I apologize if this is inappropriate, but I am sure someone will delete it if it is.
I could not get an address for Chris Wright and I wanted to reply to a comment that was reported as his made at Linux Foundation Collaboration Summit in Austin, Texas concerning bug reporting and the kernel.
I have used 2.6.8 through 2.6.14 and probably beyond as I ran the 6.1 release of Kubuntu (I think that is the correct one). I have used mostly Debian distributions and I had problems that to me are kernel related but I do not have the equipment (and probably not the time) to figure it out. Linux always ran good but when I started using the BOINC applications to do mostly protein research (Rosetta project), terrible things happened. I have enough experience testing and developing custom OS code (CPM and several custom Motorola processor based - it dates me doesn't it!) to feel that it is really a kernel problem. I have run NT since version 4, and have had many things happen, but I have never had drives get thrashed as I did in Linux. I posted some comments on forums but the usual response is it is a hardware problem (my hardware works with Windows NT/2000 but not Linux - actually 2 different hardware platforms).
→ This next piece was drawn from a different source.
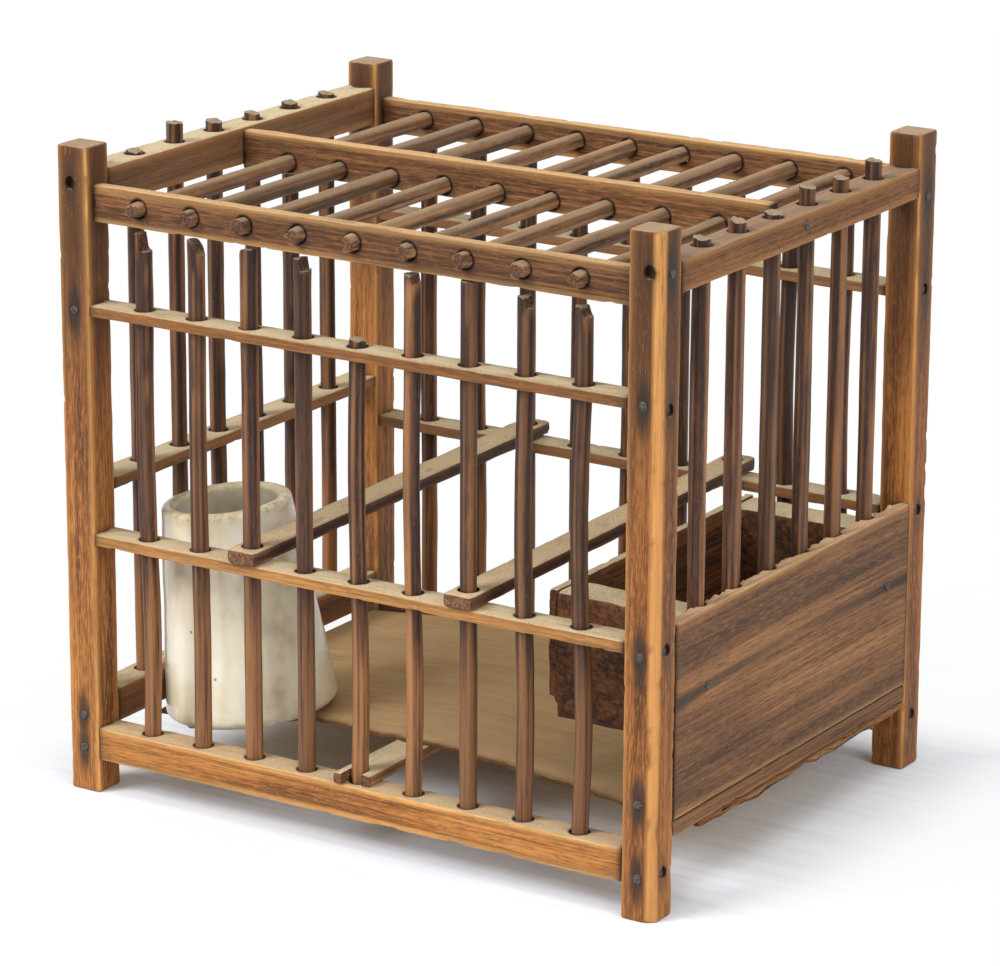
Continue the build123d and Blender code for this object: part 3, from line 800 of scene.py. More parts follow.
@dataclass(frozen=True)
class WoodFinish:
    """Old softwood: growth bands and streaks along the grain, worn edges, dirt, iron and dust,
    with painted shade and highlights.

    Attributes:
        name: the material's name.
        way: axis of the grain.
        pale: colour of the brightest streaks.
        mid: main colour.
        deep: colour of the darkest streaks.
        worn: colour of worn edges, and of the painted highlights on the bars' ridges.
        dust: colour of the dust on what faces up.
        dusty: how much dust lies there.
        bands: how strongly the growth bands show.
        band_width: distance between bands.
        relief: depth of the grain's relief, in millimetres.
        rough: mean roughness.
        holes: rows of bar holes, each with a dark ring of painted shade and dirt.
        streaks: how fine the streaks are, in streaks a millimetre across the grain.
        bottom_glow: brightens what lies below this height, or None.
        end_pale: brightest colour of the end grain.
        end_mid: main colour of the end grain.
        end_deep: darkest colour of the end grain.
        blotch: how much of the tone follows broad patches instead of streaks.
        softness: how gently the tone runs from dark to bright.
        drift: how far the growth bands wander, in millimetres.
        pith: where the tree's middle runs, across the grain, in millimetres.
        cracks: how strongly the drying cracks show.
        nicks: how strongly the small bright nicks show.
        grain: how strongly the fine fibres show.
        crown: how much darker the piece is at the top of the cage.
    """

    name: str
    way: Way
    pale: Colour
    mid: Colour
    deep: Colour
    worn: Colour
    dust: Colour = colour(216, 198, 162)
    dusty: float = 0.93
    bands: float = 0.35
    band_width: float = 1.7
    relief: float = 0.1
    rough: float = 0.62
    holes: HoleRow = HoleRow.NONE
    streaks: float = 0.5
    bottom_glow: float | None = None
    end_pale: Colour = colour(170, 118, 74)
    end_mid: Colour = colour(122, 78, 48)
    end_deep: Colour = colour(54, 37, 28)
    blotch: float = 0.38
    softness: float = 0.16
    drift: float = 9.0
    pith: tuple[float, float] = (-61.0, 47.0)
    cracks: float = 0.7
    nicks: float = 0.3
    grain: float = 1.0
    crown: float = 0.0

    def make(self) -> bpy.types.Material:
        """Builds the material.

        Bands are the sine of the distance from a far-off pith, warped by long noise. Streaks
        and fibres are noise stretched along the grain. Worn edges, iron stains, black dirt and
        end grain follow the numbers painted on the mesh, and dust follows the normal. On the bars
        the worn edges are painted highlights on the ridges, and the black in sunk holes and round
        bars is painted shade.

        Returns:
            The material.
        """
        p = Painter.of_material(self.name)
        place = p.place()
        parts = p.parts(place)
        a, b = self.way.across
        drift = p.noise(p.stretch(place, self.way.spread(0.06, 0.006)), 2.0)
        away_a, away_b = parts[a] - self.pith[0], parts[b] - self.pith[1]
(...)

I have got more than a little grief on some sites concerning my comments about Linux being flaky. I support Linux and have gotten my wife to move from Windows 2000 to Ubuntu. After having several occasions where after a power failure one or more of my drives were trashed, I moved to Solaris. I am not sure it is any better but I have not found a BOINC version that runs on it and it has been stable. With BOINC running on Windows 2000 I had power failures and a power supply die, but it always came back OK.